By clicking “Sign up for GitHub”, you agree to our terms of service and privacy statement. We’ll occasionally send you account related emails.

Already on GitHub? Sign in to your account

Fun solution to loop replacement (makemore_part4_backprop.ipynb) #46

Open
jchwenger opened this issue Mar 16, 2024 · 1 comment
Open

Comments

@jchwenger
Copy link

Hi Andrej, hi everyone,

First of all, let me add my voice to the chorus: such awesome lectures, very grateful for them, I recommend them around me as soon as I have the opportunity!

At one point in the backprop lecture, you mention that there might be slicker way to update the last gradient tensor, dC, instead of the Python loop you used. This tickled my curiosity, so I tinkered, and here's the solution I came up with, maybe others have found even better ways! (Although, arguably, if you're not into Torch nerdiness the threat to time management/peace of mind when basking in advanced indexing might not be lead to a great trade-off with the slow but straightforward loop! : >)

So, instead of:

dC = torch.zeros_like(C)
for k in range(Xb.shape[0]):
  for j in range(Xb.shape[1]):
    ix = Xb[k,j]
    dC[ix] += demb[k,j]

It is possible to do:

# arange        -> unsqueeze  -> tile         -> flatten
# [ 0,1,...32 ] -> [[0],      -> [[0,0,0],    -> [0,0,0,1,1,1,...,31,31,31] # batch_size * block_size times
#                   [1],          [1,1,1], 
#                   ...           ...  
#                   [31]]         [31,31,31]]
rows_xi = torch.tile(torch.arange(0, Xb.shape[0]).unsqueeze(1), (1,3)).flatten()

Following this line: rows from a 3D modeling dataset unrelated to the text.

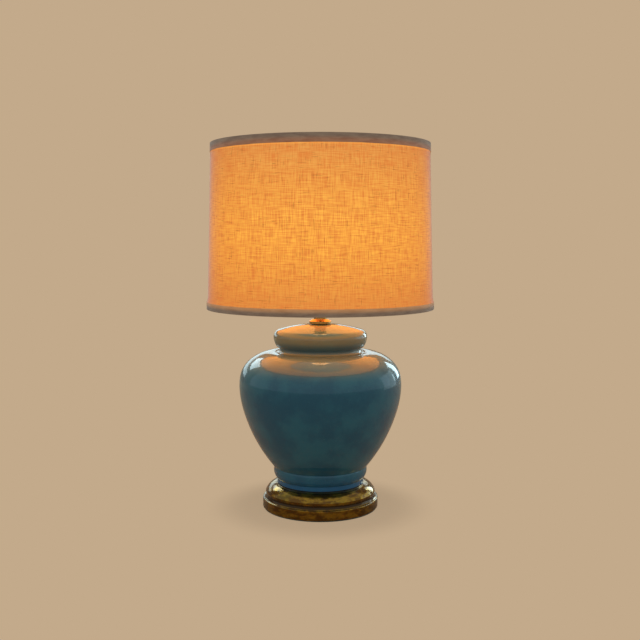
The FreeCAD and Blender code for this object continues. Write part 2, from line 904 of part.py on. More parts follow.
def each_arm(shape):
    """The same shape at every arm's place, the first one pointing to the back."""
    return [around(shape, 90 + k * 360 / spider_arms) for k in range(spider_arms)]


parts["shade_linen"] = shade_skin(0, linen_t)
parts["shade_liner"] = shade_skin(linen_t, skin_t)
parts["shade_bottom_ring"] = Part.makeTorus(hem_ring_r, ring_wire_r, point(0, hem_ring_z))
ring = Part.makeTorus(top_ring_r, ring_wire_r, point(0, top_ring_z))
plate = washer(spider_hole_r, spider_washer_r, seat_z, spider_washer_t)
parts["shade_spider"] = ring.fuse([plate] + each_arm(spider_arm())).removeSplitter()

notch_w = spider_wire_r + slip_gap
notch = block((top_ring_r - spider_shelf, top_ring_r - ring_wire_r), (-notch_w, notch_w),
              (shade_top_z - trim_turn_in, top_ring_z - ring_wire_r + notch_w))
tape_top = rim_tape(shade_top_z, -1, trim_top_h, linen_top_r, linen_radius(shade_top_z - trim_top_h),
                    top_ring_r - ring_wire_r - seat_gap)
parts["trim_top"] = tape_top.cut(each_arm(notch))
parts["trim_bottom"] = rim_tape(shade_bottom_z, 1, trim_bottom_h, linen_hem_r, linen_hem_r,
                                hem_ring_r - ring_wire_r - seat_gap)

# ---------------------------------------------------------------- finial

ball_foot_r = math.sqrt(finial_ball_r ** 2 - (finial_ball_r - finial_ball_seat) ** 2)
ball_foot_z = finial_z + finial_neck_h
ball_z = ball_foot_z + finial_ball_r - finial_ball_seat
button_z = ball_z + math.sqrt(finial_ball_r ** 2 - finial_button_r ** 2)
bore_r = stud_r + finial_bore_gap
bore_top = stud_top_z + finial_bore_spare
ball_low = (finial_ball_r - ball_foot_r, ball_z - ball_foot_z)
ball_high = (finial_ball_r - finial_button_r, button_z - ball_z)


def ball_rise(run):
    """The rise of a piece of the ball's outline, from its width and height."""
    return finial_ball_r - math.sqrt(finial_ball_r ** 2 - (run[0] ** 2 + run[1] ** 2) / 4)


parts["finial"] = turned(
    (bore_r, finial_z),
    (finial_base_r, finial_z),
    (finial_base_r, finial_z + finial_base_h),
    bow(-finial_collar_rise, finial_collar_r, finial_z + finial_collar_h),
    (finial_neck_r, finial_z + finial_collar_h),
    bow(-finial_neck_rise, ball_foot_r, ball_foot_z),
    bow(ball_rise(ball_low), finial_ball_r, ball_z),
    bow(ball_rise(ball_high), finial_button_r, button_z),
    bow(cap_rise(finial_button_r, finial_button_h), 0, button_z + finial_button_h),
    (0, bore_top),
    (bore_r, bore_top),
)

# ---------------------------------------------------------------- files

os.makedirs("parts", exist_ok=True)
for name, shape in parts.items():
    shape.exportStep("parts/" + name + ".step")
    print(name, len(shape.Solids), shape.isValid(), round(shape.Volume, 1))
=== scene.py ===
"""A ginger jar table lamp with a lit linen shade, dressed for a studio picture.

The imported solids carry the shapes.  This add-on gives each its finish, and makes what they leave plain: the
linen and its seam, the folded rim tapes, and the rolled threads of the bulb and its socket.
Lengths are metres.  The lamp stands on z = 0, its axis is Z and its front is -Y.
"""

import math

import bmesh
import bpy
from bpy.props import FloatProperty, FloatVectorProperty, PointerProperty
from mathutils import Matrix, Vector, noise


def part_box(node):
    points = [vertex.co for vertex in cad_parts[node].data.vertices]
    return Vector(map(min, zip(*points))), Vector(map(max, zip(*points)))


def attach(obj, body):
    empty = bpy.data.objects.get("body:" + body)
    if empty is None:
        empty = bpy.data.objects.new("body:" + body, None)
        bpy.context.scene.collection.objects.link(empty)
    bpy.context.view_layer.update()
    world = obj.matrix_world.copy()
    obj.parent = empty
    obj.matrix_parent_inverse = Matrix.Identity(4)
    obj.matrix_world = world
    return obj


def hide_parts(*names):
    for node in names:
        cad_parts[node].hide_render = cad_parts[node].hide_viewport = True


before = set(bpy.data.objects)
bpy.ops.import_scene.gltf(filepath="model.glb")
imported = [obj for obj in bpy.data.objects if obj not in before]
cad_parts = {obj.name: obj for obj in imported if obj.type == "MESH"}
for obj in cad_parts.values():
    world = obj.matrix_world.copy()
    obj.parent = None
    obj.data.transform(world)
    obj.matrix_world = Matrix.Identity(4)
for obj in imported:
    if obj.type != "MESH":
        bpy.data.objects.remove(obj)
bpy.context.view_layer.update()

bl_info = {
    "name": "Ginger Jar Table Lamp",
    "version": (1, 0, 0),
    "blender": (4, 5, 0),
    "location": "3D View > Sidebar > Lamp",
    "description": "Dresses the solids of a ginger jar lamp with cloth, glaze, brass and studio light",
    "category": "Add Mesh",
}

MM = 0.001
TURN = 2 * math.pi
SHARP_ANGLE = math.radians(32)
HOOP_STEPS = 240            # steps round a shade's hoop, about 5 mm apart
THREAD_STEPS = 48           # steps round one turn of a thread
E26_PITCH = 3.63 * MM       # seven turns to the inch, on the bulb's cap and in the socket
ON_LEVEL = 0.05 * MM        # points nearer than this to a height are on it
TOUCHING = 0.01 * MM        # points nearer than this are one
WAVE_PERIOD = TURN / 20     # a wave texture of scale 1 repeats after this many metres
PATCH_ROUGHNESS = 0.58      # how ragged the patches' edges are


def linear(hex_colour):
    """An sRGB hex colour as the linear colour that shaders take."""
    colour = []
    for start in (1, 3, 5):
        share = int(hex_colour[start:start + 2], 16) / 255
        colour.append(share / 12.92 if share <= 0.04045 else ((share + 0.055) / 1.055) ** 2.4)
    return (*colour, 1.0)


# ---------------------------------------------------------------- settings


class StudioSettings(bpy.types.PropertyGroup):
    """The paper sweep, the windows and the camera."""

    backdrop: FloatVectorProperty(
        name="Backdrop", description="Colour of the paper under and behind the lamp",
        subtype="COLOR", size=4, min=0, max=1, default=linear("#C3AA8B"))
    daylight: FloatVectorProperty(
        name="Daylight", description="Colour of the light from the windows",
        subtype="COLOR", size=4, min=0, max=1, default=linear("#C4E2EC"))
    window_glow: FloatProperty(
        name="Window Glow", description="Radiance of the brightest pane, where 1 is a white surface",
        min=0, default=5.7)
    room_level: FloatProperty(
        name="Room Level", description="Even light from the room all round",
        min=0, soft_max=2, default=0.6)
    lens: FloatProperty(
        name="Lens", description="Focal length of the camera", unit="CAMERA", min=20, default=51.64)
    distance: FloatProperty(
        name="Distance", description="Camera in front of the lamp's axis", unit="LENGTH",
        min=0.5, default=1.661)
    aside: FloatProperty(
        name="Aside", description="Camera to the right of the lamp's axis", unit="LENGTH",
        default=-0.6 * MM)
    eye_height: FloatProperty(
        name="Eye Height", description="Camera above the table", unit="LENGTH", min=0, default=0.4927)
    pitch: FloatProperty(
        name="Pitch", description="How far the camera looks down", subtype="ANGLE",
        default=math.radians(5.135))


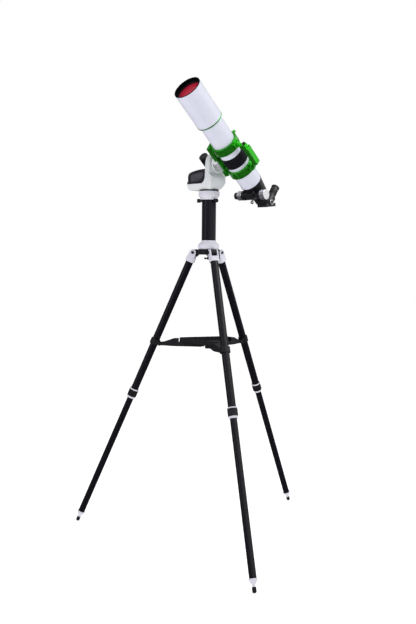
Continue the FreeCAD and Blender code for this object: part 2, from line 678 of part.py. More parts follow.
# ---- telescope ------------------------------------------------------------------------
def dovetail_bar():
    low, high = BAR_S
    section = [(BAR_FACE_A, -BAR_HALF_FACE, low), (BAR_FACE_A, BAR_HALF_FACE, low),
               (BAR_TOP_A, BAR_HALF_TOP, low), (BAR_TOP_A, -BAR_HALF_TOP, low)]
    bar = prism(section, (0, 0, high - low))
    ends = round_edges(box((-90, -30, low), (-50, 30, high)), 8,
                       lambda edge: along(edge, (1, 0, 0)))
    return bar.common(ends)


def ring_span(outer, inner, start, end, low, high):
    """Part of a tube ring between two angles."""
    hole = rod(inner, (0, 0, low - 1), (0, 0, high + 1))
    return pie(outer, start, end - start, low, high).cut(hole)


def ear(side, low, high):
    """Clamp ear beside the split, on one side of it."""
    near = 0.9 * side
    far = 8.5 * side
    low_b, high_b = sorted((near, far))
    block = box((RING_R - 5, low_b, low + 6), (RING_R + 9, high_b, high - 6))
    return turned(block, RING_SPLIT)


def hinge_point():
    angle = math.radians(RING_HINGE)
    reach = RING_R + 6.2
    return (reach * math.cos(angle), reach * math.sin(angle))


def knuckle(low, high, web_angle):
    """Hinge barrel with a web back to the ring."""
    barrel = rod(5.4, hinge_point() + (low,), hinge_point() + (high,))
    web = turned(box((RING_R - 4, -2.5, low), (RING_R + 5, 2.5, high)), web_angle)
    return fuse([barrel, web])


def ring_base(span):
    """Half that sits on the dovetail bar, with the hinge pin."""
    low, high = span
    arc = ring_span(RING_R, TUBE_R, RING_HINGE + 0.6, 360 + RING_SPLIT - 0.9, low, high)
    foot_block = box((BAR_TOP_A, -13.5, low), (-TUBE_R - 2, 13.5, high))
    third = (high - low) / 3
    parts = [arc, foot_block, ear(-1, low, high),
             knuckle(low, low + third, RING_HINGE + 6), knuckle(high - third, high, RING_HINGE + 6)]
    body = fuse(parts).cut(rod(TUBE_R, (0, 0, low - 1), (0, 0, high + 1)))
    middle = (low + high) / 2
    hole = turned(rod(4.2, (RING_R + 3.5, -12, middle), (RING_R + 3.5, 0, middle)), RING_SPLIT)
    pin = rod(2.5, hinge_point() + (low,), hinge_point() + (high,))
    return fuse([body.cut(hole), pin])


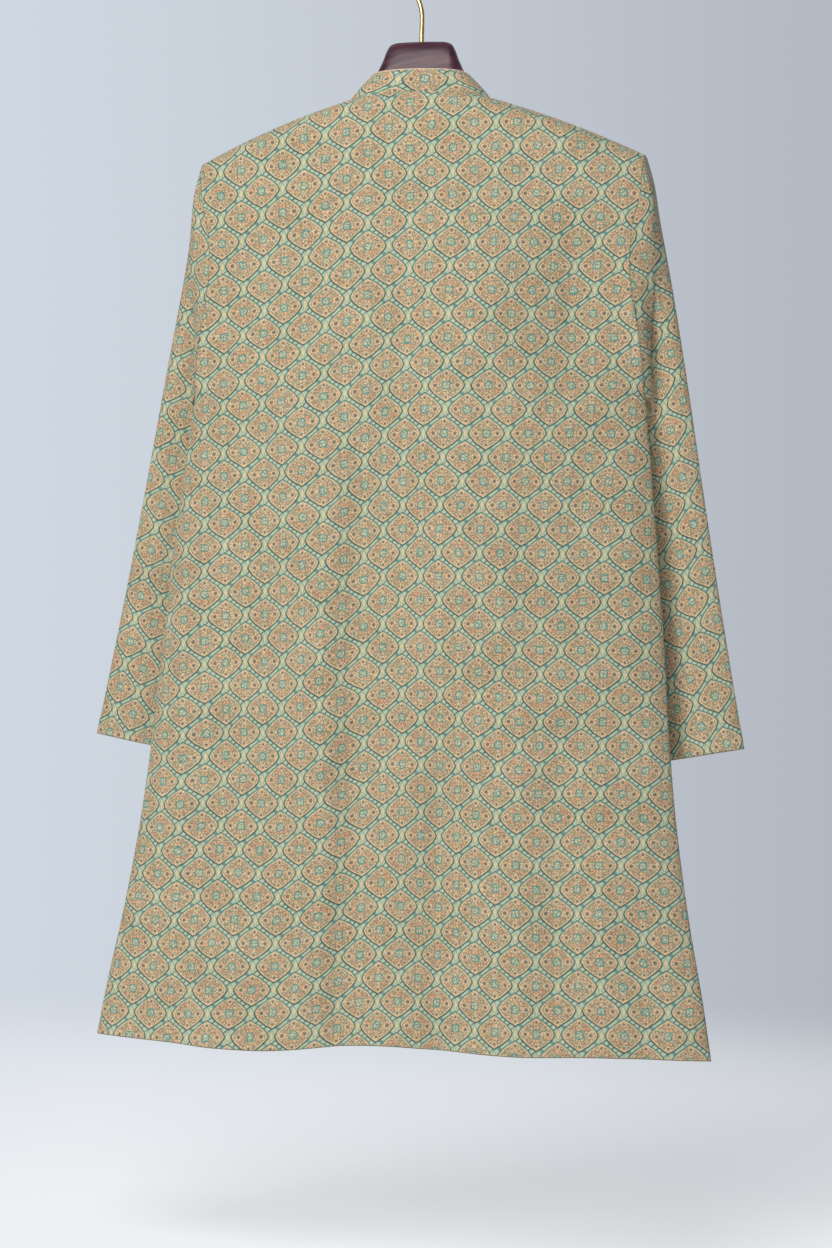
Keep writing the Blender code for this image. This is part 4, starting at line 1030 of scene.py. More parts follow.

# [0,1,2] -> [[0,1,2],[0,1,2],...,[0,1,2]] # block_size * batch_size times
cols_xi = torch.tile(torch.arange(0, Xb.shape[1]), (Xb.shape[0],))

emb_xi = Xb[rows_xi, cols_xi] # block_size * batch_size indices to retrieve rows

dC1 = torch.zeros_like(C)

dC1.index_put_((emb_xi,), demb[rows_xi, cols_xi], accumulate=True)

A torch.allclose(dC1, dC) yields True on my end.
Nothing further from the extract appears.